It was recently revealed that approximately 180 former University of North Carolina basketball players received a surprise check and letter in the mail from their former coach, Dean Smith. The late coach left $200 to each of his former lettermen with a note inviting them to “enjoy a dinner out courtesy of Coach Smith.” So how did Coach Smith make sure his estate plan accounted for these generous payouts? He utilized a revocable trust and you could too.

Trusts are not just for the wealthy. Revocable trusts in particular provide flexibility and privacy, as well as a vehicle to manage your assets upon incapacity or death, no matter what size of an estate you are expecting.

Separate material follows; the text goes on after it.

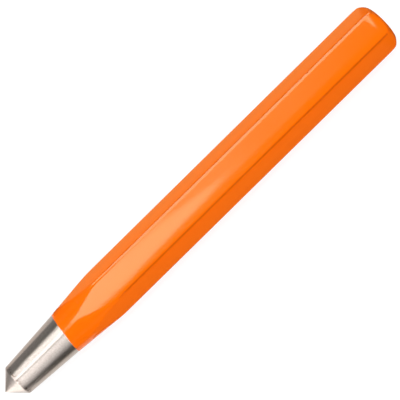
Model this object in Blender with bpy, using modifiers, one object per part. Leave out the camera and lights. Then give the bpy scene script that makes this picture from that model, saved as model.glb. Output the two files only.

Unlike wills, which are a part of the public record, revocable trusts keep your estate planning details private by avoiding a public court proceeding at death, known as probate. Coach Dean Smith’s payouts to his former lettermen only became public when the recipients shared the details with the press. Probate can also be expensive and time consuming, so by transferring and titling your property into a revocable trust you can also save your survivors time and money.

A revocable trust allows more flexibility than a will. When a revocable trust is funded, those trust assets remain yours. This allows you to change, amend, or even revoke your trust whenever you desire. Then upon your death or incapacity, the terms of your revocable trust will control how your assets will continue to be managed or, possibly, distributed to your beneficiaries. In the case of incapacity, a revocable trust allows a trustee to manage your assets for your benefit, instead of needing to have a guardian appointed. Upon your death, a trustee can continue to hold and manage your property, instead of needing to distribute it immediately.

Revocable trusts also afford flexibility in the selection of a trustee. State laws that dictate who may serve as a trustee do not apply to revocable trusts – you can select any individual or institution you desire.  With a trust asset like a vacation home, personal residence, or closely held business, you may wish to select a successor trustee who has knowledge of your personal beliefs, feelings and wishes.  Or instead, you could appoint an institutional trustee, but utilize what is called a “directed trusteeship,” which allows you to divide up the trust’s management responsibilities among several people and/or institutions.  You could have a third party (e.g. a friend, business partner, or family member) who has previously been involved in the management of that asset still be involved in the management of that particular asset within the trust, while keeping an institutional trustee as the acting trustee.

A revocable trust solves problems that affect both small and large estates.  It minimizes the expense, lack of privacy and lengthy process that plague probate, while also providing a vehicle to hold and manage your assets upon your incapacity or death. For all of these reasons, it is worthwhile to consider how a revocable trust could fit into your legacy plan.